● Exercise aim: Output the data exactly, with every line intact.

● Recorded information:
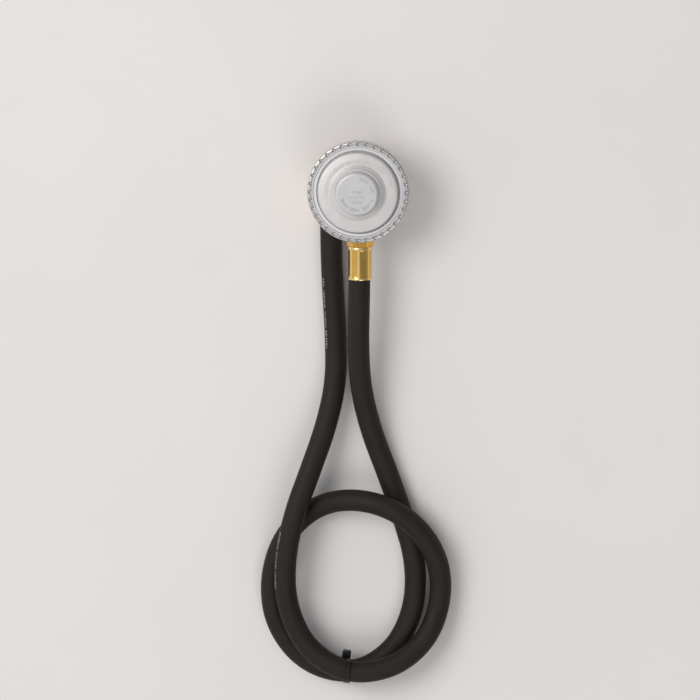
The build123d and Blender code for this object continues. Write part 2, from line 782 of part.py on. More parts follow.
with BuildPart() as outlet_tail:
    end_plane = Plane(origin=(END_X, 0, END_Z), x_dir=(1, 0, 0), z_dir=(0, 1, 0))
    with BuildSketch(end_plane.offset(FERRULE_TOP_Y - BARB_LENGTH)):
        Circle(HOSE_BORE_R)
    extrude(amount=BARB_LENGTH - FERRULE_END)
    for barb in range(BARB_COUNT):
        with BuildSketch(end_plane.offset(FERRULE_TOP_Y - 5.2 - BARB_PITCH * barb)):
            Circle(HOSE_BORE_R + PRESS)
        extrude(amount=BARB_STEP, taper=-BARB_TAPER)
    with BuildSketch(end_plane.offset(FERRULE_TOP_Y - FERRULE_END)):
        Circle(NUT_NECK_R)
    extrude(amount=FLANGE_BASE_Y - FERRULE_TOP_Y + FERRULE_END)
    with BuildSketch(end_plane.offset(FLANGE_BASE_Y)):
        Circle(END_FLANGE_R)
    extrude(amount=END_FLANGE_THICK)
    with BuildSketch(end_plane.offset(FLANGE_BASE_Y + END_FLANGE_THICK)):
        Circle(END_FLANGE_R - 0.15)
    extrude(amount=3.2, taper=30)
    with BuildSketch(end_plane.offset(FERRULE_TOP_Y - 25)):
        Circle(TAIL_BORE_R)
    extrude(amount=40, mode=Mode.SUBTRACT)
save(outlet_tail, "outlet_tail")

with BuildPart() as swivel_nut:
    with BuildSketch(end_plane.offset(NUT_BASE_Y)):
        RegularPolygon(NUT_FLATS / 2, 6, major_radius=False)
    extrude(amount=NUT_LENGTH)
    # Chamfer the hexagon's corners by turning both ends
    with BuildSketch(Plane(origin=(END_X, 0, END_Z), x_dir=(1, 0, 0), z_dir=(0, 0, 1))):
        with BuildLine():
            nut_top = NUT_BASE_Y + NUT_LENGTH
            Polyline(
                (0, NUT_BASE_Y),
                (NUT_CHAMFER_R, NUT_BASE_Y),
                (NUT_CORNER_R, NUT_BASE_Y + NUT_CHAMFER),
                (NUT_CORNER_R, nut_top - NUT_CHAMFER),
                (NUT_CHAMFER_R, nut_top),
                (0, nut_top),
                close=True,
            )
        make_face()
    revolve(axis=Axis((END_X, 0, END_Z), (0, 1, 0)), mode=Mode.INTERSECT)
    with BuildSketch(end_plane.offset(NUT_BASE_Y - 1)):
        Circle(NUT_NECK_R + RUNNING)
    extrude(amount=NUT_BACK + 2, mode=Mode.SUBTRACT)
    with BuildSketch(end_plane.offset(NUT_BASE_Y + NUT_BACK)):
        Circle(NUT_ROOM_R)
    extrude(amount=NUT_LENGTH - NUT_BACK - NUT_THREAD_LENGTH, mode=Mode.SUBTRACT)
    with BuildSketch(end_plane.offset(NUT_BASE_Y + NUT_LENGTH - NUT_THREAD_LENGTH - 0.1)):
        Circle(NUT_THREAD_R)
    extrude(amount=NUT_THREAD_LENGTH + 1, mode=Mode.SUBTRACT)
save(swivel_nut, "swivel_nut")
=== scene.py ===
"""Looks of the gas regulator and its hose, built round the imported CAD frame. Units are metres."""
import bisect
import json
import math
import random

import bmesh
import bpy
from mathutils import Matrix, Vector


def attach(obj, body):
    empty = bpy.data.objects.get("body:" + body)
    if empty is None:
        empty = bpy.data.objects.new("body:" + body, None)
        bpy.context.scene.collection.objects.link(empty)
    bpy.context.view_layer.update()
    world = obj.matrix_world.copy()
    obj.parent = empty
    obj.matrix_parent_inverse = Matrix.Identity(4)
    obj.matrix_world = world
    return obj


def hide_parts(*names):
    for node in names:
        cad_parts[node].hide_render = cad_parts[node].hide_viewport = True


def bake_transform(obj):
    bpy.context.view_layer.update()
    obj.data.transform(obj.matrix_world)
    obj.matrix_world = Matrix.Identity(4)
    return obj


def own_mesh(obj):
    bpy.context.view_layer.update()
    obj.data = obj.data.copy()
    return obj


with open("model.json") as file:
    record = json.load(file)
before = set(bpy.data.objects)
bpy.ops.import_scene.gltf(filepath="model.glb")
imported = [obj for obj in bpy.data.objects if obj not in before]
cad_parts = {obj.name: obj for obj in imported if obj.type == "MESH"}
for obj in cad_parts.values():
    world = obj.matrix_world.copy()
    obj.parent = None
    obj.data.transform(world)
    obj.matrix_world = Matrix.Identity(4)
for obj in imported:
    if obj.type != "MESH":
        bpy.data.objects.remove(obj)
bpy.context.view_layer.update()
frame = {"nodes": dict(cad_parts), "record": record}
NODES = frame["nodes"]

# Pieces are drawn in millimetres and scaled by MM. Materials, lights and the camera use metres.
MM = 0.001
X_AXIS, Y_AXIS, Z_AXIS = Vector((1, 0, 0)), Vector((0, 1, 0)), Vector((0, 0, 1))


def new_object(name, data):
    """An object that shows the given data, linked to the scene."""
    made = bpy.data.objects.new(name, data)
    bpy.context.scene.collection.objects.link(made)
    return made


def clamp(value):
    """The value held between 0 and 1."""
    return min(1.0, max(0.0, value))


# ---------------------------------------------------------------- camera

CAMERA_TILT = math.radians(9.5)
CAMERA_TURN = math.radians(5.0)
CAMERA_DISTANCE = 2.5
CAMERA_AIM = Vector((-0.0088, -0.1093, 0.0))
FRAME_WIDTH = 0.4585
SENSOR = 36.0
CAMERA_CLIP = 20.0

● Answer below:
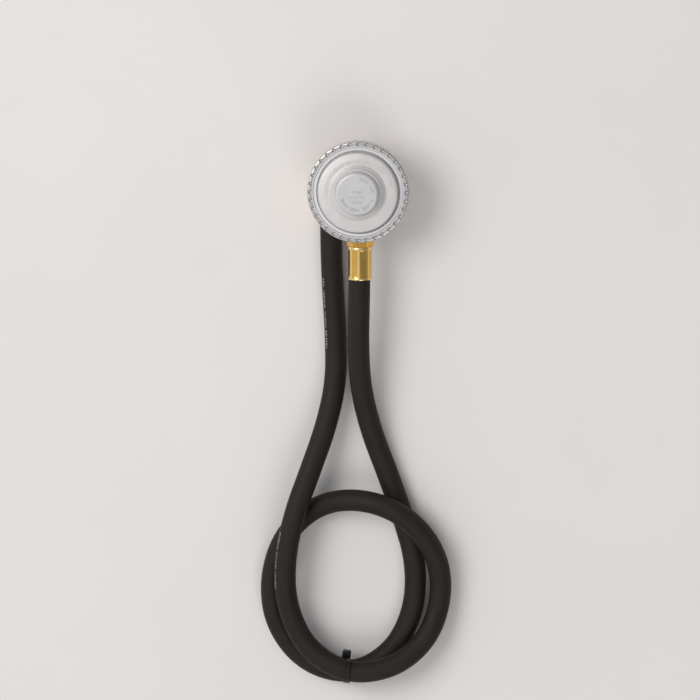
The build123d and Blender code for this object continues. Write part 2, from line 782 of part.py on. More parts follow.
with BuildPart() as outlet_tail:
    end_plane = Plane(origin=(END_X, 0, END_Z), x_dir=(1, 0, 0), z_dir=(0, 1, 0))
    with BuildSketch(end_plane.offset(FERRULE_TOP_Y - BARB_LENGTH)):
        Circle(HOSE_BORE_R)
    extrude(amount=BARB_LENGTH - FERRULE_END)
    for barb in range(BARB_COUNT):
        with BuildSketch(end_plane.offset(FERRULE_TOP_Y - 5.2 - BARB_PITCH * barb)):
            Circle(HOSE_BORE_R + PRESS)
        extrude(amount=BARB_STEP, taper=-BARB_TAPER)
    with BuildSketch(end_plane.offset(FERRULE_TOP_Y - FERRULE_END)):
        Circle(NUT_NECK_R)
    extrude(amount=FLANGE_BASE_Y - FERRULE_TOP_Y + FERRULE_END)
    with BuildSketch(end_plane.offset(FLANGE_BASE_Y)):
        Circle(END_FLANGE_R)
    extrude(amount=END_FLANGE_THICK)
    with BuildSketch(end_plane.offset(FLANGE_BASE_Y + END_FLANGE_THICK)):
        Circle(END_FLANGE_R - 0.15)
    extrude(amount=3.2, taper=30)
    with BuildSketch(end_plane.offset(FERRULE_TOP_Y - 25)):
        Circle(TAIL_BORE_R)
    extrude(amount=40, mode=Mode.SUBTRACT)
save(outlet_tail, "outlet_tail")

with BuildPart() as swivel_nut:
    with BuildSketch(end_plane.offset(NUT_BASE_Y)):
        RegularPolygon(NUT_FLATS / 2, 6, major_radius=False)
    extrude(amount=NUT_LENGTH)
    # Chamfer the hexagon's corners by turning both ends
    with BuildSketch(Plane(origin=(END_X, 0, END_Z), x_dir=(1, 0, 0), z_dir=(0, 0, 1))):
        with BuildLine():
            nut_top = NUT_BASE_Y + NUT_LENGTH
            Polyline(
                (0, NUT_BASE_Y),
                (NUT_CHAMFER_R, NUT_BASE_Y),
                (NUT_CORNER_R, NUT_BASE_Y + NUT_CHAMFER),
                (NUT_CORNER_R, nut_top - NUT_CHAMFER),
                (NUT_CHAMFER_R, nut_top),
                (0, nut_top),
                close=True,
            )
        make_face()
    revolve(axis=Axis((END_X, 0, END_Z), (0, 1, 0)), mode=Mode.INTERSECT)
    with BuildSketch(end_plane.offset(NUT_BASE_Y - 1)):
        Circle(NUT_NECK_R + RUNNING)
    extrude(amount=NUT_BACK + 2, mode=Mode.SUBTRACT)
    with BuildSketch(end_plane.offset(NUT_BASE_Y + NUT_BACK)):
        Circle(NUT_ROOM_R)
    extrude(amount=NUT_LENGTH - NUT_BACK - NUT_THREAD_LENGTH, mode=Mode.SUBTRACT)
    with BuildSketch(end_plane.offset(NUT_BASE_Y + NUT_LENGTH - NUT_THREAD_LENGTH - 0.1)):
        Circle(NUT_THREAD_R)
    extrude(amount=NUT_THREAD_LENGTH + 1, mode=Mode.SUBTRACT)
save(swivel_nut, "swivel_nut")
=== scene.py ===
"""Looks of the gas regulator and its hose, built round the imported CAD frame. Units are metres."""
import bisect
import json
import math
import random

import bmesh
import bpy
from mathutils import Matrix, Vector


def attach(obj, body):
    empty = bpy.data.objects.get("body:" + body)
    if empty is None:
        empty = bpy.data.objects.new("body:" + body, None)
        bpy.context.scene.collection.objects.link(empty)
    bpy.context.view_layer.update()
    world = obj.matrix_world.copy()
    obj.parent = empty
    obj.matrix_parent_inverse = Matrix.Identity(4)
    obj.matrix_world = world
    return obj


def hide_parts(*names):
    for node in names:
        cad_parts[node].hide_render = cad_parts[node].hide_viewport = True


def bake_transform(obj):
    bpy.context.view_layer.update()
    obj.data.transform(obj.matrix_world)
    obj.matrix_world = Matrix.Identity(4)
    return obj


def own_mesh(obj):
    bpy.context.view_layer.update()
    obj.data = obj.data.copy()
    return obj


with open("model.json") as file:
    record = json.load(file)
before = set(bpy.data.objects)
bpy.ops.import_scene.gltf(filepath="model.glb")
imported = [obj for obj in bpy.data.objects if obj not in before]
cad_parts = {obj.name: obj for obj in imported if obj.type == "MESH"}
for obj in cad_parts.values():
    world = obj.matrix_world.copy()
    obj.parent = None
    obj.data.transform(world)
    obj.matrix_world = Matrix.Identity(4)
for obj in imported:
    if obj.type != "MESH":
        bpy.data.objects.remove(obj)
bpy.context.view_layer.update()
frame = {"nodes": dict(cad_parts), "record": record}
NODES = frame["nodes"]

# Pieces are drawn in millimetres and scaled by MM. Materials, lights and the camera use metres.
MM = 0.001
X_AXIS, Y_AXIS, Z_AXIS = Vector((1, 0, 0)), Vector((0, 1, 0)), Vector((0, 0, 1))


def new_object(name, data):
    """An object that shows the given data, linked to the scene."""
    made = bpy.data.objects.new(name, data)
    bpy.context.scene.collection.objects.link(made)
    return made


def clamp(value):
    """The value held between 0 and 1."""
    return min(1.0, max(0.0, value))


# ---------------------------------------------------------------- camera

CAMERA_TILT = math.radians(9.5)
CAMERA_TURN = math.radians(5.0)
CAMERA_DISTANCE = 2.5
CAMERA_AIM = Vector((-0.0088, -0.1093, 0.0))
FRAME_WIDTH = 0.4585
SENSOR = 36.0
CAMERA_CLIP = 20.0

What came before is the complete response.